→ **Directive**
Repeat the material exactly, leaving nothing out.

→ **Recorded information**
########

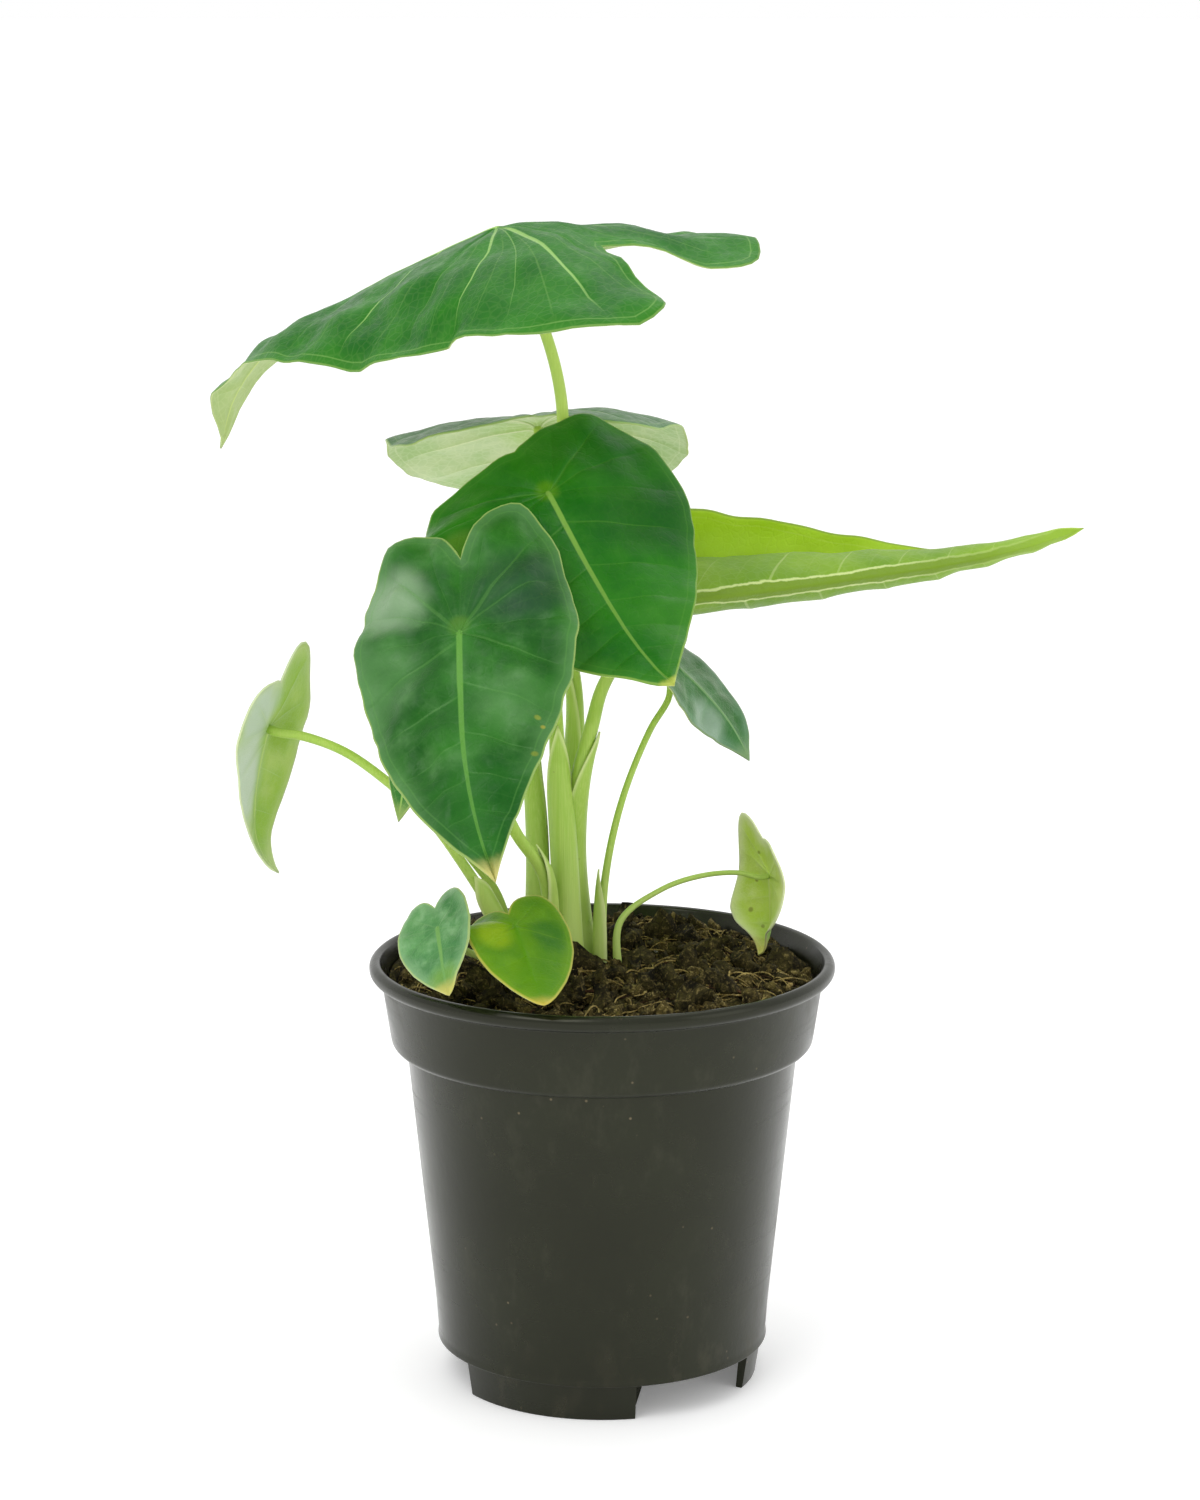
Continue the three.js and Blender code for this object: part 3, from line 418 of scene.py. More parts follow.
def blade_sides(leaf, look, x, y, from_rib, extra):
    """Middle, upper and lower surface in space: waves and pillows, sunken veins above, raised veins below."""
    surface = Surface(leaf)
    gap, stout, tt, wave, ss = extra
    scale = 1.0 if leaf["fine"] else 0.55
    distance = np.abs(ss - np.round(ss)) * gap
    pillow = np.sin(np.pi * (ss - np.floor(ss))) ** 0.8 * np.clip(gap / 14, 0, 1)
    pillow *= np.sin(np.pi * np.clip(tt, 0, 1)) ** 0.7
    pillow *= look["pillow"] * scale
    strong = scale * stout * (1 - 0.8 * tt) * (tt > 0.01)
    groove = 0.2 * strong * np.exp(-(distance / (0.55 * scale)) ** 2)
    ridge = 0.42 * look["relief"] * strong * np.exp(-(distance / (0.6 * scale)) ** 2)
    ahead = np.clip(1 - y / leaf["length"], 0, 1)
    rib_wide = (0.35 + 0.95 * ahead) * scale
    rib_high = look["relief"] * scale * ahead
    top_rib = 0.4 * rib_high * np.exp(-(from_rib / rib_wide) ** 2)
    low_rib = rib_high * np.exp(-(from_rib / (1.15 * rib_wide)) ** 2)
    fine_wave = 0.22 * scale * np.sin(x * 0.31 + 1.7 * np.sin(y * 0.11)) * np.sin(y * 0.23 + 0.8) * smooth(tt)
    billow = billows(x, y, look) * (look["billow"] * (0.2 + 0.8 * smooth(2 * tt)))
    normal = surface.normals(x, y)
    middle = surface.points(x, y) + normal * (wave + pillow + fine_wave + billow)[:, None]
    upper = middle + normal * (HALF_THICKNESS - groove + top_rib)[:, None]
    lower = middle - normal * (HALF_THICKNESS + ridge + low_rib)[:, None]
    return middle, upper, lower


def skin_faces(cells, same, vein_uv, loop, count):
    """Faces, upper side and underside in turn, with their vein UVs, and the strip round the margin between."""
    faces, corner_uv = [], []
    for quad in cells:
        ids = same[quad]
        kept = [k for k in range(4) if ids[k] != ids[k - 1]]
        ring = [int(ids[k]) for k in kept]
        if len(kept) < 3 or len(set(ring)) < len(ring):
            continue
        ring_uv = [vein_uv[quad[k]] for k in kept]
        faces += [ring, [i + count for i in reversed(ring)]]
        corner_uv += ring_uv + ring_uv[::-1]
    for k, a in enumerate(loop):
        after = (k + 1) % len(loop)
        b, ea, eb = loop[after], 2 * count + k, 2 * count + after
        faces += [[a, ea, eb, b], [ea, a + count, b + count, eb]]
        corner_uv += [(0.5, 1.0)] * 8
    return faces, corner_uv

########

→ **Full output**
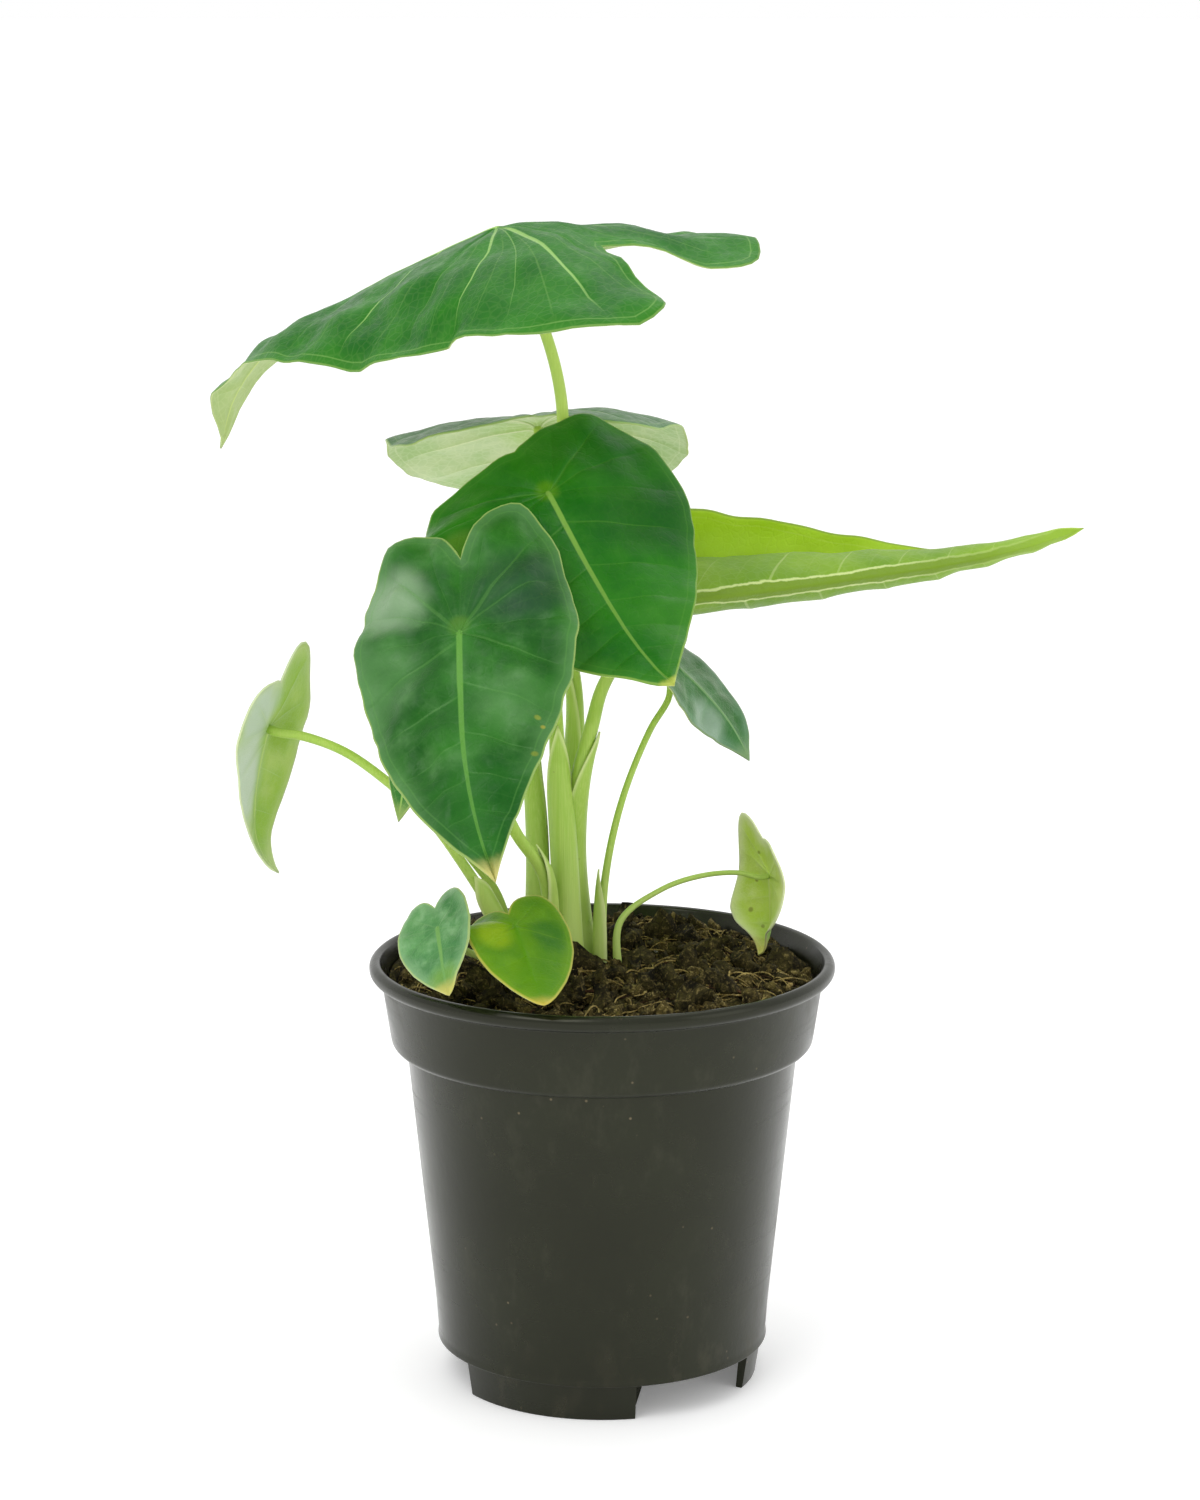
Continue the three.js and Blender code for this object: part 3, from line 418 of scene.py. More parts follow.
def blade_sides(leaf, look, x, y, from_rib, extra):
    """Middle, upper and lower surface in space: waves and pillows, sunken veins above, raised veins below."""
    surface = Surface(leaf)
    gap, stout, tt, wave, ss = extra
    scale = 1.0 if leaf["fine"] else 0.55
    distance = np.abs(ss - np.round(ss)) * gap
    pillow = np.sin(np.pi * (ss - np.floor(ss))) ** 0.8 * np.clip(gap / 14, 0, 1)
    pillow *= np.sin(np.pi * np.clip(tt, 0, 1)) ** 0.7
    pillow *= look["pillow"] * scale
    strong = scale * stout * (1 - 0.8 * tt) * (tt > 0.01)
    groove = 0.2 * strong * np.exp(-(distance / (0.55 * scale)) ** 2)
    ridge = 0.42 * look["relief"] * strong * np.exp(-(distance / (0.6 * scale)) ** 2)
    ahead = np.clip(1 - y / leaf["length"], 0, 1)
    rib_wide = (0.35 + 0.95 * ahead) * scale
    rib_high = look["relief"] * scale * ahead
    top_rib = 0.4 * rib_high * np.exp(-(from_rib / rib_wide) ** 2)
    low_rib = rib_high * np.exp(-(from_rib / (1.15 * rib_wide)) ** 2)
    fine_wave = 0.22 * scale * np.sin(x * 0.31 + 1.7 * np.sin(y * 0.11)) * np.sin(y * 0.23 + 0.8) * smooth(tt)
    billow = billows(x, y, look) * (look["billow"] * (0.2 + 0.8 * smooth(2 * tt)))
    normal = surface.normals(x, y)
    middle = surface.points(x, y) + normal * (wave + pillow + fine_wave + billow)[:, None]
    upper = middle + normal * (HALF_THICKNESS - groove + top_rib)[:, None]
    lower = middle - normal * (HALF_THICKNESS + ridge + low_rib)[:, None]
    return middle, upper, lower


def skin_faces(cells, same, vein_uv, loop, count):
    """Faces, upper side and underside in turn, with their vein UVs, and the strip round the margin between."""
    faces, corner_uv = [], []
    for quad in cells:
        ids = same[quad]
        kept = [k for k in range(4) if ids[k] != ids[k - 1]]
        ring = [int(ids[k]) for k in kept]
        if len(kept) < 3 or len(set(ring)) < len(ring):
            continue
        ring_uv = [vein_uv[quad[k]] for k in kept]
        faces += [ring, [i + count for i in reversed(ring)]]
        corner_uv += ring_uv + ring_uv[::-1]
    for k, a in enumerate(loop):
        after = (k + 1) % len(loop)
        b, ea, eb = loop[after], 2 * count + k, 2 * count + after
        faces += [[a, ea, eb, b], [ea, a + count, b + count, eb]]
        corner_uv += [(0.5, 1.0)] * 8
    return faces, corner_uv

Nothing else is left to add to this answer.